**STORED DATA:**
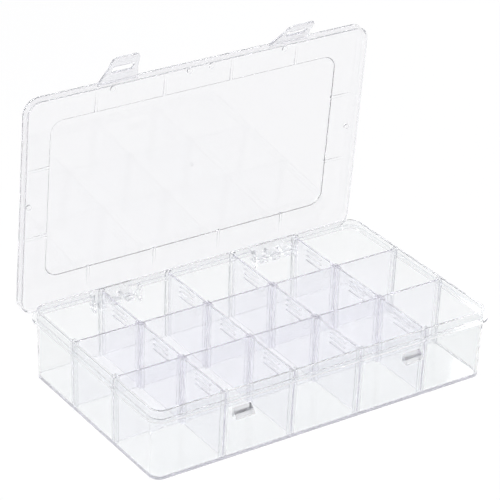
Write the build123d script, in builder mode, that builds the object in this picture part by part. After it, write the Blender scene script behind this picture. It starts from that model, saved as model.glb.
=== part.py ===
from build123d import *
import os
from math import cos, radians, sin, tan

# A clear moulded storage box: a shallow tray with slide-in dividers, a hinged lid and
# two snap latches. +Z is up, +X runs along the length and -Y is the latch side. The
# origin is the middle of the tray's underside. The lid stands open, as it is used.

# ---- Driving dimensions, in millimetres and degrees --------------------------------

# Tray, outside sizes at the floor
tray_length = 260.0
tray_width = 153.6
tray_height = 51.0
tray_corner_radius = 7.5
draft_angle = 1.23
wall_thickness = 1.6
floor_thickness = 1.6
foot_fillet = 0.5
floor_fillet = 1.2

# Flange round the tray, under the rim
flange_top = 45.7
flange_thickness = 1.8
flange_overhang = 2.7

# Compartments
rows = 3
columns = 5
row_wall_thickness = 1.4
divider_thickness = 1.4
divider_drop = 0.9            # top of a divider below the rim, clear of the lid's pads
divider_floor_gap = 0.3       # bottom of a divider above the floor
channel_rib_width = 1.3
channel_depth = 2.5
channel_clearance = 0.3       # each side of a divider in its channel
channel_end_gap = 0.4         # divider's end to the bottom of its channel

# Finger grips near the top edge of a cross divider
grip_ribs = 3
grip_rib_length = 17.0
grip_rib_pitch = 3.7
grip_rib_height = 0.9
grip_rib_relief = 0.45

# Lid
lid_thickness = 1.3
lid_skirt_thickness = 1.4
lid_skirt_clearance = 1.2     # skirt's inside to the rim's outside
lid_rim_gap = 0.3             # lid's underside above the rim, skirt above the flange
lid_edge_fillet = 1.1
panel_raise = 1.0
panel_border = 21.2           # lid's edge to the raised panel
panel_corner_radius = 10.0
panel_slope = 30.0            # lean of the panel's step from upright
gusset_width = 1.8
gusset_edge_gap = 6.2         # gusset's thin end to the lid's front or back edge
gusset_end_gap = 3.6          # and to its left or right edge
gate_radius = 1.2             # recess left where the plastic was let in
gate_depth = 0.4
pad_radius = 1.9
pad_depth = 1.0
pad_positions = (-67.5, -8.6, 8.6, 67.5)
open_angle = 85.56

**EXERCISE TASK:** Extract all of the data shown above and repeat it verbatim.

**SOLUTION FOR THIS TASK:**
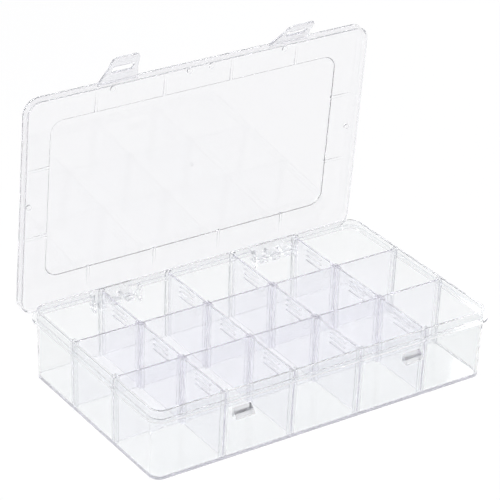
Write the build123d script, in builder mode, that builds the object in this picture part by part. After it, write the Blender scene script behind this picture. It starts from that model, saved as model.glb.
=== part.py ===
from build123d import *
import os
from math import cos, radians, sin, tan

# A clear moulded storage box: a shallow tray with slide-in dividers, a hinged lid and
# two snap latches. +Z is up, +X runs along the length and -Y is the latch side. The
# origin is the middle of the tray's underside. The lid stands open, as it is used.

# ---- Driving dimensions, in millimetres and degrees --------------------------------

# Tray, outside sizes at the floor
tray_length = 260.0
tray_width = 153.6
tray_height = 51.0
tray_corner_radius = 7.5
draft_angle = 1.23
wall_thickness = 1.6
floor_thickness = 1.6
foot_fillet = 0.5
floor_fillet = 1.2

# Flange round the tray, under the rim
flange_top = 45.7
flange_thickness = 1.8
flange_overhang = 2.7

# Compartments
rows = 3
columns = 5
row_wall_thickness = 1.4
divider_thickness = 1.4
divider_drop = 0.9            # top of a divider below the rim, clear of the lid's pads
divider_floor_gap = 0.3       # bottom of a divider above the floor
channel_rib_width = 1.3
channel_depth = 2.5
channel_clearance = 0.3       # each side of a divider in its channel
channel_end_gap = 0.4         # divider's end to the bottom of its channel

# Finger grips near the top edge of a cross divider
grip_ribs = 3
grip_rib_length = 17.0
grip_rib_pitch = 3.7
grip_rib_height = 0.9
grip_rib_relief = 0.45

# Lid
lid_thickness = 1.3
lid_skirt_thickness = 1.4
lid_skirt_clearance = 1.2     # skirt's inside to the rim's outside
lid_rim_gap = 0.3             # lid's underside above the rim, skirt above the flange
lid_edge_fillet = 1.1
panel_raise = 1.0
panel_border = 21.2           # lid's edge to the raised panel
panel_corner_radius = 10.0
panel_slope = 30.0            # lean of the panel's step from upright
gusset_width = 1.8
gusset_edge_gap = 6.2         # gusset's thin end to the lid's front or back edge
gusset_end_gap = 3.6          # and to its left or right edge
gate_radius = 1.2             # recess left where the plastic was let in
gate_depth = 0.4
pad_radius = 1.9
pad_depth = 1.0
pad_positions = (-67.5, -8.6, 8.6, 67.5)
open_angle = 85.56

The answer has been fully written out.